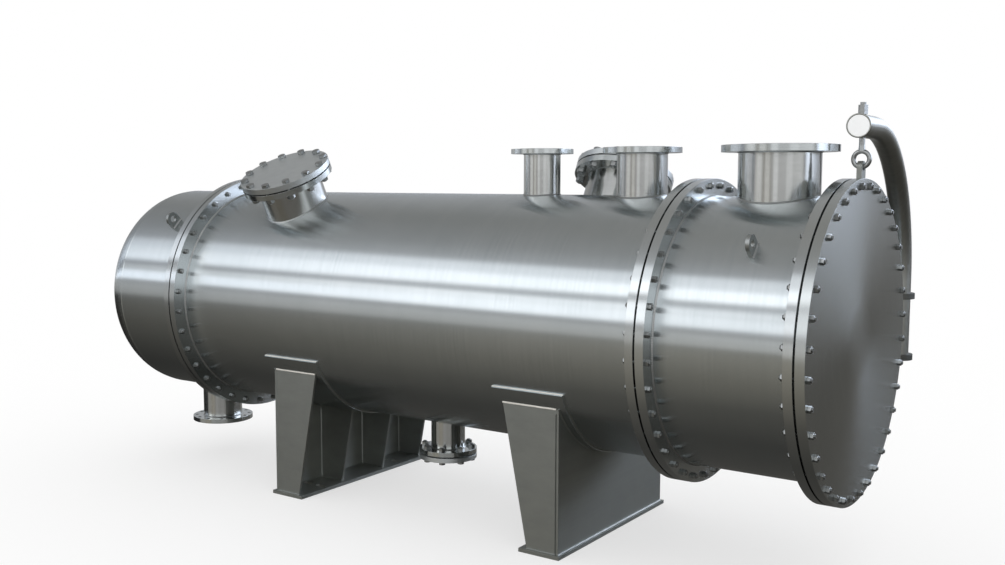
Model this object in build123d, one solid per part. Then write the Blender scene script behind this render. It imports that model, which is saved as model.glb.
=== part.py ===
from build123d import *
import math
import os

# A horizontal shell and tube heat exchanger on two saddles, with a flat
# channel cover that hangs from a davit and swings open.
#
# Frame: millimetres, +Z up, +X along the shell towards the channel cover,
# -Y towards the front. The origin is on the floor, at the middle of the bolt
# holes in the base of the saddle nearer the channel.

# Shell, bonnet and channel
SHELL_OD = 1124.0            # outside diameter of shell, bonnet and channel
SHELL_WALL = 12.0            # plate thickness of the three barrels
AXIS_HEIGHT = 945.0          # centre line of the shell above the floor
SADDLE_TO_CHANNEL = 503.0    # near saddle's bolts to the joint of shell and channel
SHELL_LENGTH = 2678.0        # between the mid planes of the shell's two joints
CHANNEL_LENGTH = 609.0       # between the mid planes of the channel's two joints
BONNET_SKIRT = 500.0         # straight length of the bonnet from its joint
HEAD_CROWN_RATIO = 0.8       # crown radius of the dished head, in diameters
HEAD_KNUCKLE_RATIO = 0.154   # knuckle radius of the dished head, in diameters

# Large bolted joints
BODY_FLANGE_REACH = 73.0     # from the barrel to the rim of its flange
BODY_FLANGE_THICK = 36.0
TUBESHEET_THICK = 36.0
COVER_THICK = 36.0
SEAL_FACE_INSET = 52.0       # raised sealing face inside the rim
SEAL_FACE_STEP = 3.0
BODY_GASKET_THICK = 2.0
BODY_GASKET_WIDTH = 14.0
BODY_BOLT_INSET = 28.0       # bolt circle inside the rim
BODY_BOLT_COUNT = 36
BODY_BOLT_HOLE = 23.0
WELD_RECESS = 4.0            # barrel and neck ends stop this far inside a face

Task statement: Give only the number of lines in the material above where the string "that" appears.

Complete response: 2